All’indomani del voto europeo il cielo sopra l’Ungheria continua ad essere arancione, il colore del partito governativo Fidesz. Un partito che col 52,14% dei voti migliora il risultato di cinque anni fa e aggiunge un seggio ai dodici che già aveva. «Una vittoria epocale», così è stato definito il successo del Fidesz da Viktor Orbán che, nel discorso pronunciato a risultati noti ha ripetuto il mantra suo tipico: «L’Ungheria agli ungheresi, l’Europa agli europei». Il riferimento è alla paventata invasione dei migranti islamici nel Vecchio Continente; tema che anche stavolta è stato al centro della campagna elettorale governativa insieme a quello dell’impegno a preservare l’identità culturale europea che secondo la retorica del premier non può essere che cristiana. Ma ce n’è anche per la tanto detestata tecnocrazia dell’Ue che per Orbán e i suoi deve capire di non poter più dettare legge in casa d’altri. «Facciamo sapere a Bruxelles che l’immigrazione va fermata», dicono i manifesti governativi arancioni sparsi per il paese in occasione del voto. Messaggio recapitato e rafforzato dal successo del partito del premier che si conferma egemone sulla scena politica nazionale.

La vittoria del Fidesz era nelle previsioni, così come i nomi degli altri partiti che ora hanno diritto a seggi nel Parlamento europeo. Per Fidesz resta l’incognita sul gruppo al quale aderirà a Strasburgo. Sospeso dal Ppe, Orbán dopo il voto non si è sbilanciato: «Sceglieremo il nostro gruppo in funzione della politica futura del Ppe», ha detto.

Non sono mancate però le sorprese: i sondaggisti probabilmente si aspettavano qualcosa di più dai socialisti dell’MSZP in coalizione con Párbeszéd (Dialogo) e da Jobbik pur notoriamente in calo di voti. Entrambe le forze politiche hanno perso quota e si ritrovano con qualche seggio in meno. Il tentativo di Jobbik di presentarsi all’elettorato come partito di destra sì, ma moderato, dopo i suoi trascorsi estremisti e le frequenti esternazioni razziste, non ha dato i frutti sperati.

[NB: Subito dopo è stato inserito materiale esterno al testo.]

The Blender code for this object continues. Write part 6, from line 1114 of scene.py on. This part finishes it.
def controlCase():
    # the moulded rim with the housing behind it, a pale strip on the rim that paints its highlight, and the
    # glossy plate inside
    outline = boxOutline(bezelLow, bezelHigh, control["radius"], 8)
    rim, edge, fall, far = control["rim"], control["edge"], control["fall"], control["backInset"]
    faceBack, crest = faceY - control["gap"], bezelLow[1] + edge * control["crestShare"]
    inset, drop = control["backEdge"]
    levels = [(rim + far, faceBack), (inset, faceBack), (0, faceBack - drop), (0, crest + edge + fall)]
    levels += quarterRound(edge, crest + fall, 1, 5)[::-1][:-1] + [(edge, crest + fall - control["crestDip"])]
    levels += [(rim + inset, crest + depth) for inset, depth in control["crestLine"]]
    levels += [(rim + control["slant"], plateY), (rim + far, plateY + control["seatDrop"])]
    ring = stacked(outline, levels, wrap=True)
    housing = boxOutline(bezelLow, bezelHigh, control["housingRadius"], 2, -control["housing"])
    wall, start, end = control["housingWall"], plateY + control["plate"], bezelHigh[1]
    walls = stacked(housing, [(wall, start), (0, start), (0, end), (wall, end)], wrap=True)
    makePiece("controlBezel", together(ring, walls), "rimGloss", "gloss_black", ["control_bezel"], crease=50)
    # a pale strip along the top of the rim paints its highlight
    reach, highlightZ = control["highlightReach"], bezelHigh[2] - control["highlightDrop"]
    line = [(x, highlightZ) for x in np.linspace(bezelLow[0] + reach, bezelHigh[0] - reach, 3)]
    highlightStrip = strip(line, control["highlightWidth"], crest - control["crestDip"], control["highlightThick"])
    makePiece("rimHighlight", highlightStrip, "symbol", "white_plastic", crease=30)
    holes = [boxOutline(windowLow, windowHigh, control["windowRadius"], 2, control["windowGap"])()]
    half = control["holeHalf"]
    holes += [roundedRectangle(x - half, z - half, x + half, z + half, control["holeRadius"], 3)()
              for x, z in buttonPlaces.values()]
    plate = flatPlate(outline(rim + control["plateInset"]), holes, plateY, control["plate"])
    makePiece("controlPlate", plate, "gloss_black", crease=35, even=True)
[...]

Probabilmente, per coloro i quali ne sono usciti per confluire in Mi Hazánk (La nostra Patria, MH), è diventato un partito borghese, lontano ormai dalla sua matrice radicale e dalle lotte con cui aveva esordito e che aveva portato avanti, a lungo, sulla scena politica di casa. Tra i fondatori di MH c’è quel László Toroczkai, sindaco di Ásotthalom, piccolo centro abitato al confine con la Serbia, protagonista, nel 2015, di un video anti-migranti, ed ex vicepresidente di Jobbik. MH ha ottenuto il 3,33% dei voti, il suo motto è «né Orbán né Gyurcsány (ex premier socialista» e intende impegnarsi anima e corpo nella difesa dei valori nazionali al posto di Jobbik la cui crescita, al voto di cinque anni fa, aveva spaventato l’Ue.

Si piazza al secondo posto DK (Coalizione Democratica, centro-sinistra), il partito di Ferenc Gyurcsány, personaggio carismatico ma detestato dai nazionalisti ungheresi. La sua forza politica ottiene oltre il 16% dei voti andando oltre le aspettative e due seggi in più di quelli che aveva. È forse ancora più interessante, però, l’affermazione di Momentum, dato alla vigilia del voto a circa il 5%, ne ha ottenuti praticamente il doppio e ora ha diritto a due seggi. Si tratta di un partito di recentissima costituzione, che l’anno scorso ha partecipato per la prima volta alle politiche ungheresi senza però poter mandare deputati al Parlamento nazionale. Caratterizzato da una composizione prevalentemente giovanile, liberale e antiorbaniano, viene dalle iniziative della società civile e intende rinnovare la politica del paese e provare a indicargli un percorso diverso da quello battuto dall’attuale premier. Chi l’ha votato ha evidentemente tentato la carta della gioventù, delle belle speranze, e pensato di dar credito a una forza che un giorno potrebbe rappresentare il cambiamento. Il risultato di Momentum è interessante, sì, ma allo stato attuale delle cose il panorama politico ungherese continua ad essere dominato dal Fidesz e il cambiamento, pur sperato da non poca gente, non è certo dietro l’angolo.